I'll trade you for my ride Browns  , I hate pushing the lawn mower


----------



## BROWNS (Dec 26, 2005)

lo no chance Dicco that's a one off collectors item  Plus i don't like pushbikes without wheels and painful looking seats :lol: 

I do have an old 68 Police Special Servicar which i will finish doing up one day though.


----------



## chameleon (Dec 26, 2005)

toyota camry here..perfect for me and the kid.


----------



## Zoltag (Dec 26, 2005)

Subaru Impreza RS...

And yes, it goes doof-doof...Well, it went doof-doof, 'til everything was stolen...


----------



## womas4me (Dec 26, 2005)

Now I feel very old and boring. This is the new snake car on the right and the old one on the left. The old one has now gone to car heaven - saw it on the back of a car trailer 200kms out of town so we assume it has died. Now I just have to convince Jim that it needs the personal number plate 'legless' to make it complete.
Love how the dog gets her butt in the photo.. she's charming!


----------



## farmdog (Dec 26, 2005)

nice Triumph boa nice streeet figther kit but what other mods you done?


This is my beast 
2000 Aprilia RS 250


----------



## southy (Dec 26, 2005)

88 toyota camry, does the job and also doof doof with that crap music greebo


----------



## Retic (Dec 26, 2005)

Thanks Farmdog, it's not a Triumph as such. It is a Triumph 955 engine in a one off alloy frame built by Spondon Engineering in England. It has a GSXR front end, Kawasaki 6 piston calipers, Dymag magnesium wheels, Triumph single sided swinging arm, Quill titanium exhaust, one off alloy fuel tank, blah, blah, blah. :lol: 



farmdog said:


> nice Triumph boa nice streeet figther kit but what other mods you done?
> This is my beast
> 2000 Aprilia RS 250


----------



## farmdog (Dec 26, 2005)

cool wanna swap that for a low powered un modifide (although am considering wacking on a arrow exhuast,) 2 stroke?????????/  :twisted:


----------



## farmdog (Dec 26, 2005)

BROWNS said:


> Here's my ride 8)








man thats awesome ride Browny put a set of mags and body kit amd cruize the local parks, lookin for chicks and cutting the grass :lol: :lol: :lol: :lol: :roll: :roll:


----------



## Retic (Dec 26, 2005)

Hang on just give me one nanosecond to think about it. :lol: 



farmdog said:


> cool wanna swap that for a low powered un modifide (although am considering wacking on a arrow exhuast,) 2 stroke?????????/  :twisted:


----------



## Brodie (Dec 27, 2005)

I recently got a Brand New commodore ute, and i have just ordered a supercharger for it.

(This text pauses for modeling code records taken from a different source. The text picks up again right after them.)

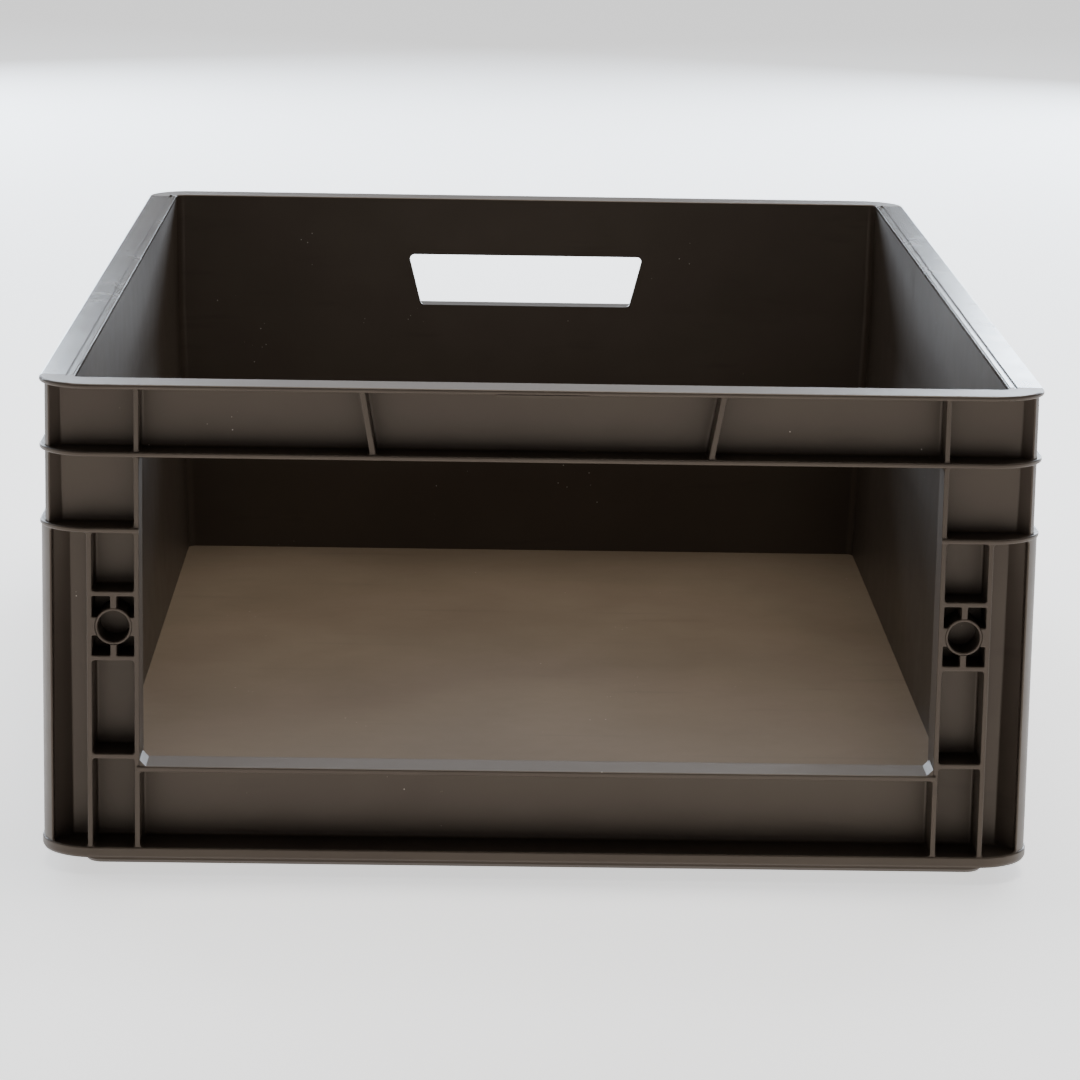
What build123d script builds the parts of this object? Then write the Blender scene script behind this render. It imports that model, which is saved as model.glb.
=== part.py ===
from build123d import *
import math
import os

# Rigid stacking crate on a 400 x 600 footprint, with a picking opening in the front short side
# and a hand grip in the rear short side.  Millimetres.  +Z is up, the front faces -Y, and the
# origin is the centre of the footprint on the ground.

# Overall size
WIDTH = 400.0                # across the front, along X
DEPTH = 600.0                # front to rear, along Y
HEIGHT = 200.0               # ground to rim
CORNER_R = 22.0              # plan radius of the rim, the rings and the base flange

# Levels of the bands
FOOT_HEIGHT = 7.0            # ground to the underside of the base
FLANGE_THICK = 4.5           # base flange
FLOOR_THICK = 3.6            # floor panel
RIM_THICK = 2.0              # rim plate
RING_THICK = 2.0             # stiffening rings
HEADER_HEIGHT = 25.0         # clear height between the rim and the upper ring
GRIP_BAND = 28.6             # clear height between the upper and the lower ring
SILL_HEIGHT = 45.2           # ground to the top of the front sill
SILL_THICK = 2.3             # ledge on top of the sill

# Walls
WALL = 2.4                   # wall thickness
SIDE_INSET_TOP = 14.1        # inner face of a long wall, in from the footprint, at the rim
SIDE_INSET_MID = 14.8        # the same at the lower ring
SIDE_INSET_FLOOR = 20.9      # the same at the floor
END_INSET_TOP = 17.0         # inner face of a short wall, in from the footprint, at the rim
END_INSET_MID = 17.6         # the same at the lower ring
END_INSET_FLOOR = 22.4       # the same at the floor
INNER_R = 4.0                # upright corners of the inside

# Ribs
RIB = 2.0                    # rib and shelf thickness
RIB_RECESS = 1.2             # rib tips behind the rings, above the lower ring
SKIN_RECESS = 0.6            # rib tips and corner skins behind the flange, below the lower ring
SKIN = 2.2                   # corner skin thickness
ROOT_R = 1.2                 # fillet at the foot of ribs and shelves
TIP_R = 0.5                  # round on rib tips
EDGE_R = 0.7                 # round on the edges of rings and rim

# Corner posts, as distances in from the long side of the footprint
RIB1_IN = 4.8                # inner face of the rib on the corner, in the upper bands
RIB1_IN_LOW = 5.8            # the same under the lower ring
RIB2_IN = 21.2               # centre of the second rib
RIB3_IN = 40.0               # centre of the third rib, whose inner face is the jamb
SIDE_RIB_IN = 54.0           # centre of the first rib on the long side, in from the short side
RIB1_TIP_END = 10.4          # where the corner rib meets the upper corner web, in from the short side
RIB1_SIDE = 2.4              # side edge of the corner rib, in from the long side
RIB1_SIDE_END = 13.6         # the same edge, in from the short side
POST_WEB_START = 12.0        # where the lower corner web turns, in from the short side
POST_WEB_END = 12.5          # where it meets the wall, in from the long side
POST_VOID_RISE = 0.8         # slope in plan of the void behind the corner skin
POST_VOID_IN = 2.8           # void behind the corner skin, in from the long side
POST_VOID_START = 22.0       # start of that void, in from the short side
POST_VOID_BEND = (9.0, 19.0)  # its bend, in from the long side and from the short side

# Shelves in the corner posts, as heights of their centres
SHELF_BOSS_TOP = 115.7
SHELF_BOSS_LOW = 89.5
SHELF_LOW = 49.1

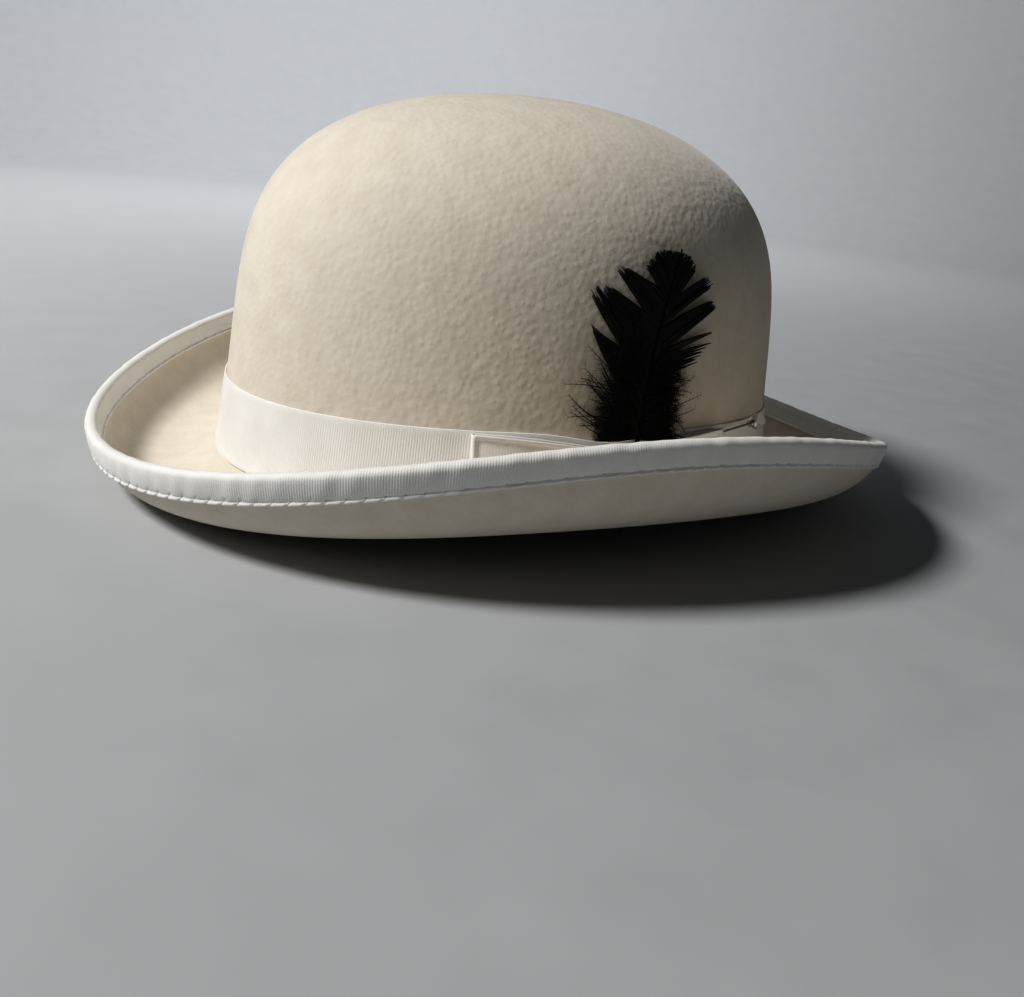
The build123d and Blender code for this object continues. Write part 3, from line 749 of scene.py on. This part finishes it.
# ---- inside of the hat
def sweatband(finish):
    """Leather with a rolled top edge, a pressed line near it, and a butted seam at the back."""
    angle = ring_angles(480)
    height, depth, bulge = ribbon_section(40, cap=7)
    inside = 1 - depth
    place = SWEATBAND_FOOT + height * (SWEATBAND_TOP - SWEATBAND_FOOT) + bulge * LEATHER / 2
    seam = 0.5 * bump_at(angle, math.pi, 0.006)
    press = 0.18 * bump_at(place, SWEATBAND_TOP - 3.0, 0.5)
    ripple = np.clip(0.2 * np.sin(11 * angle), 0, None) * height**2
    outwards = -SWEATBAND_DEPTH - LEATHER * inside + inside * (seam + press) - ripple
    points, faces = hoop(crown_point(angle, place, outwards))
    make_piece("sweatband_leather", points, faces, "hat", "sweatband", finish)


def sweatband_stitches(finish):
    """Row of stitches along the leather's foot."""
    surface = -SWEATBAND_DEPTH - LEATHER

    def line(angle):
        return crown_point(angle, SWEATBAND_STITCH_HEIGHT, surface)

    count = round(girth(line) / SWEATBAND_STITCH_PITCH)
    middle = even_angles(count, line)[:, None]
    reach = np.linspace(-0.5, 0.5, 7)
    angle = middle + reach * SWEATBAND_STITCH_LENGTH * 2 * math.pi / (count * SWEATBAND_STITCH_PITCH)
    arch = np.cos(reach * math.pi) * 0.34 - 0.12
    points, faces = tubes(crown_point(angle, SWEATBAND_STITCH_HEIGHT, surface - arch), 0.2)
    name = "sweatband_thread_stitches"
    make_piece(name, points, faces, "hat", "sweatband_stitches", finish)


def sweatband_bow(finish):
    """Tiny flat bow over the leather's back seam: two loops and a knot."""
    face = -SWEATBAND_DEPTH - LEATHER - 0.45
    half_length = 12.5
    across = np.linspace(-1, 1, 61)[None]
    up = np.linspace(-1, 1, 13)[:, None]
    half_height = 1.3 + 2.2 * np.abs(across) ** 0.8
    loop = 0.75 * np.sin(np.clip(np.abs(across), 0.08, 1) * math.pi) ** 0.6
    crease = 0.12 * np.cos(up * 7) * np.exp(-np.abs(across) * 4)
    angle = math.pi + across * half_length / CROWN_HALF_WIDTH
    wings = crown_point(angle, INNER_BOW_HEIGHT + up * half_height, face - 0.12 - loop - crease)
    knot_half_length = 1.7
    knot_half_height = 1.9
    knot_up = np.linspace(-1, 1, 15)[:, None]
    knot_angle = math.pi + np.linspace(-1, 1, 9)[None] * knot_half_length / CROWN_HALF_WIDTH
    knot_face = face - 1.0 + 0.75 * np.abs(knot_up) ** 3
    knot = crown_point(knot_angle, INNER_BOW_HEIGHT + knot_up * knot_half_height, knot_face)
    points, faces = joined([thick_sheet(wings, 0.22), thick_sheet(knot, 0.3)])
    make_piece("sweatband_ribbon_bow", points, faces, "hat", "sweatband_bow", finish)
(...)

I have an R33 on the way and should have it within a month or two~!!~~! Very excited about that..

Cheers,


----------



## Guest (Dec 27, 2005)

Brodie_W said:


> I recently got a Brand New commodore ute, and i have just ordered a supercharger for it.
> 
> I have an R33 on the way and should have it within a month or two~!!~~! Very excited about that..
> 
> Cheers,



Nice work. 

Debts are great arent they???? LMAO


----------



## Minhawali (Dec 27, 2005)

DUCATI MONSTER 1000


----------



## peterjohnson64 (Dec 27, 2005)

Minhawali, are you really in Belgium? If so, what herps do you have?


----------



## reptililian (Dec 27, 2005)

What is it about people in motorbike helmets? They just look so mysterious and yummy! Yeah, Minhawali, are you really in Belgium?


----------



## Slateman (Dec 27, 2005)

My motobike have nickname Broncho. Gues why.


----------



## instar (Dec 27, 2005)




----------



## alexr (Dec 27, 2005)

Wow inny I like your big red car.


----------



## instar (Dec 27, 2005)

Rofl, actually i just have this great pair of legs, never broken down yet!  or been stuck in car-park traffic!


----------



## leighroyaus (Dec 27, 2005)

Brodie_W said:


> I recently got a Brand New commodore ute, and i have just ordered a supercharger for it.
> 
> I have an R33 on the way and should have it within a month or two~!!~~! Very excited about that..
> 
> Cheers,



awesome bout hte r33!! you import it yourself? ur gunna have some fun with that.
check out skylinesaustralia.com nice lil community there..
boost itup too!!!


----------



## Skorpious (Dec 27, 2005)

Here is my ride, now I got a second job (wages from the first go towards fuel!) I am going to have to spend some money pimpin it out!


----------



## Robbo (Dec 27, 2005)

thought i might show my toys as well


----------



## Fireblade (Dec 27, 2005)

i ride a cbr 900 rr fireblade... cars have two wheels too many


----------



## SNKMST (Dec 27, 2005)

*Mine Mine Mine*

Here is my 98 Lexus Single Turbo Soarer.

I am currently looking for a nice custom harley.


----------



## SNKMST (Dec 27, 2005)

One more


----------



## Rossagon (Dec 27, 2005)

Heres my two toys, The big V Twin and the little V8. Or is that the other way around?

Rossco.


----------



## Wrasse (Dec 27, 2005)

Skorpious said:


> Here is my ride, now I got a second job (wages from the first go towards fuel!) I am going to have to spend some money pimpin it out!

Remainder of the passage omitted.